The full-length three-hour roadshow edition of 1954's "A Star Is Born" is still rumored to exist in a private collector's vault, though only pieces of the missing scenes made it into the 1983 restoration that recently turned up on laserdisc. Hope fades that the original two-and-a-half-hour version of Orson Welles' "The Magnificent Ambersons" will surface; still, other pieces of Welles movies have turned up.

In the case of "Greed," however, it's pretty clear what happened to the nine-hour-plus original. Von Stroheim pleaded to release a two-part, four-hour version of his adaptation of Frank Norris' novel, "McTeague." But MGM trimmed it to 135 minutes and threw the rest away, reportedly melting the extra footage to extract the silver from it. It is still considered an influential breakthrough in cinematic realism.

Rick Schmidlin, who restored Welles' "Touch of Evil" last year, hasn't been able to put "Greed" back together the way Von Stroheim wanted it. Instead, he's done the next best thing: filling in the holes with still photos (more than 650 of them) and digital animation techniques.

Making use of the final 1923 shooting script, Schmidlin has restored two plotlines and several subplots. The main storyline remains the same: a lottery winner (Zasu Pitts) becomes obsessed with hoarding her money, thereby shortening her own life and wrecking the lives of her husband (Gibson Gowland) and ex-fiance (Jean Hersholt).
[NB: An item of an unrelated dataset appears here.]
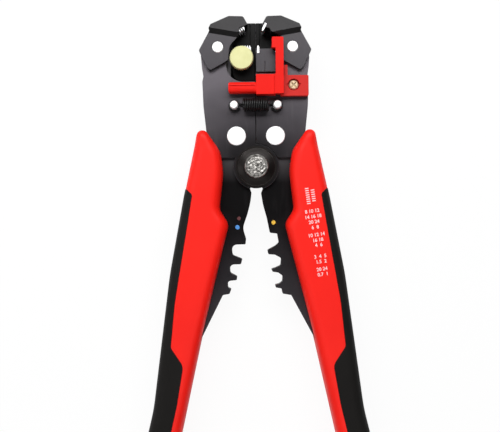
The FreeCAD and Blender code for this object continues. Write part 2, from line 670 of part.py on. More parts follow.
def make_upper_jaw(side):
    """An upper jaw is a channel whose walls hug the head plates and whose nose bites."""
    body = new_body(f"{side_name(side)}_upper_jaw", side * S.jaw_pin_out, S.jaw_pin_up)
    inward = -side
    seam_reach = S.jaw_pin_out - 0.1
    meeting = S.pad_line if side < 0 else S.bite_line
    underside = meeting + 0.1 + S.insert_proud
    end_low = closed_place(seam_reach, underside)
    end_top = closed_place(seam_reach, 8.0)
    floor_break = closed_place(S.jaw_pin_out - 4.2, underside)
    corners = [
        (-3.4, -10.3, 1.0), (-4.9, -8.9, 0.8), (-8.4, -1.4, 1.2), (-3.7, S.nose_floor + 0.3),
        (-3.9, S.nose_crease + 0.4, 0.6), (-3.1, S.nose_top - 4.5, 0.5), (4.9, S.nose_top, 1.5),
        (end_top[0], S.nose_top, 1.2), end_low, floor_break,
        (9.3, S.nose_floor - 2.0, 2.0), (5.3, 0.6, 6.0), (4.56, -5.9, 0.6),
    ]
    outline = new_sketch(body, height=S.mid_height)
    add_loop(outline, [(inward * corner[0], *corner[1:]) for corner in corners])
    pad(body, outline, 2 * S.nose_half, both_ways=True)
    profile = new_sketch(body, "YZ_Plane")
    profile.AttachmentOffset = FreeCAD.Placement(Vector(0, 0, 0), FreeCAD.Rotation(Vector(0, 1, 0), 1))
    bind(profile, "AttachmentOffset.Rotation.Angle", side * S.crease_slope)
    roof_slope = (S.nose_half - S.nose_top_half) / (S.nose_top - S.nose_crease)
    past = 3.0
    for way in (-1, 1):
        add_loop(profile, [
            (-FAR, S.mid_height + way * FLANGE_OUTER),
            (S.nose_crease - 2.2, S.mid_height + way * FLANGE_OUTER),
            (S.nose_crease, S.mid_height + way * S.nose_half),
            (S.nose_top + past, S.mid_height + way * (S.nose_top_half - past * roof_slope)),
            (S.nose_top + past, S.mid_height + way * FAR),
            (-FAR, S.mid_height + way * FAR),
        ])
    pocket(body, profile, 2 * FAR, both_ways=True)
    channel = new_sketch(body, "YZ_Plane")
    add_loop(channel, [
        (-FAR, S.mid_height - FLANGE_INNER), (S.nose_floor, S.mid_height - FLANGE_INNER),
        (S.nose_floor, S.mid_height + FLANGE_INNER), (-FAR, S.mid_height + FLANGE_INNER),
    ])
    pocket(body, channel, 2 * FAR, both_ways=True)
    drill(body, 0, 0, S.jaw_pin_radius + S.pin_gap)
    tail = new_sketch(body, height=S.mid_height)
    add_circle(tail, inward * TAIL_IN, -TAIL_DOWN, S.tail_pin_radius + S.seat_gap)
    pocket(body, tail, 2 * (FLANGE_OUTER - 0.6), both_ways=True)
    relief = new_sketch(body, height=S.mid_height - PLATE_OUTER - 0.2)
    relief_near, relief_far = 1.8, 5.2
    add_loop(relief, [
        (inward * relief_near, S.nose_floor - 0.9), (inward * FAR, S.nose_floor - 0.9),
        (inward * FAR, S.nose_top + 5.3), (inward * relief_far, S.nose_top + 5.3),
    ])
    pocket(body, relief, S.plate_thick + 0.4, upward=True)
    seat = new_sketch(body, height=insert_back() - S.seat_gap, turn=jaw_turn(side))
    inner, outer, low, high = upper_insert(side)
    gap = S.seat_gap
    add_loop(seat, [
        (inward * (inner - gap), -3.0), (inward * (outer + gap), -3.0),
        (inward * (outer + gap), high + gap), (inward * (inner - gap), high + gap),
    ])
    deep = S.insert_half if side < 0 else S.nose_half
    pocket(body, seat, S.mid_height + deep + 2 * gap - insert_back(), upward=True)
    if side > 0:
        room = new_sketch(body, height=S.mid_height + FLANGE_INNER - 0.05, turn=jaw_turn(side))
        finger_in = S.jaw_pin_out - 3.5
        finger_out = S.jaw_pin_out - S.arm_out - 0.8
        add_loop(room, [
            (-finger_in, -6.0), (-finger_out, -6.0),
            (-finger_out, S.bite_line + 0.9, 0.5), (-finger_in, S.bite_line + 0.9),
        ])
        pocket(body, room, S.nose_half - FLANGE_INNER + 0.2, upward=True)
    finished.append(body)
    return body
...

The new version of "Greed" adds more than an hour and a half of material, including glimpses of several characters who were left on the cutting-room floor in 1924. Robert Israel composed the new score, a few awkward subtitles were replaced, and some sequences have been color-tinted, in accordance with Von Stroheim's wishes. (The director wanted to tint all the gold items in the film, including coins, brass beds, a gold tooth and a canary.)

The result, which cost $100,000 to piece together on videotape, may test the patience of the casual moviegoer. Schmidlin shies away from the term, "director's cut," and calls this "a reconstruction of Von Stroheim's lost narrative."

But similar methods were used to put "A Star Is Born" and "Lost Horizon" back together, and they found a responsive audience when they were reissued theatrically.

While Schmidlin's "Greed" restoration was screened at festivals in Telluride, Pordenone, Venice and Los Angeles this fall, it will probably play to its largest audience tonight. (Warner Home Video plans a cassette release late next year.)

Like the cut-down "Ambersons," the truncated "Greed" continues to turn up on international critics' lists of the top 10 films of all time. Somehow, both pictures have managed to survive in this abbreviated form; they still inspire audiences and filmmakers.

They may be ruins, but they're more interesting in mutilated form than 99 percent of what passes for cinema these days. Their essence remains.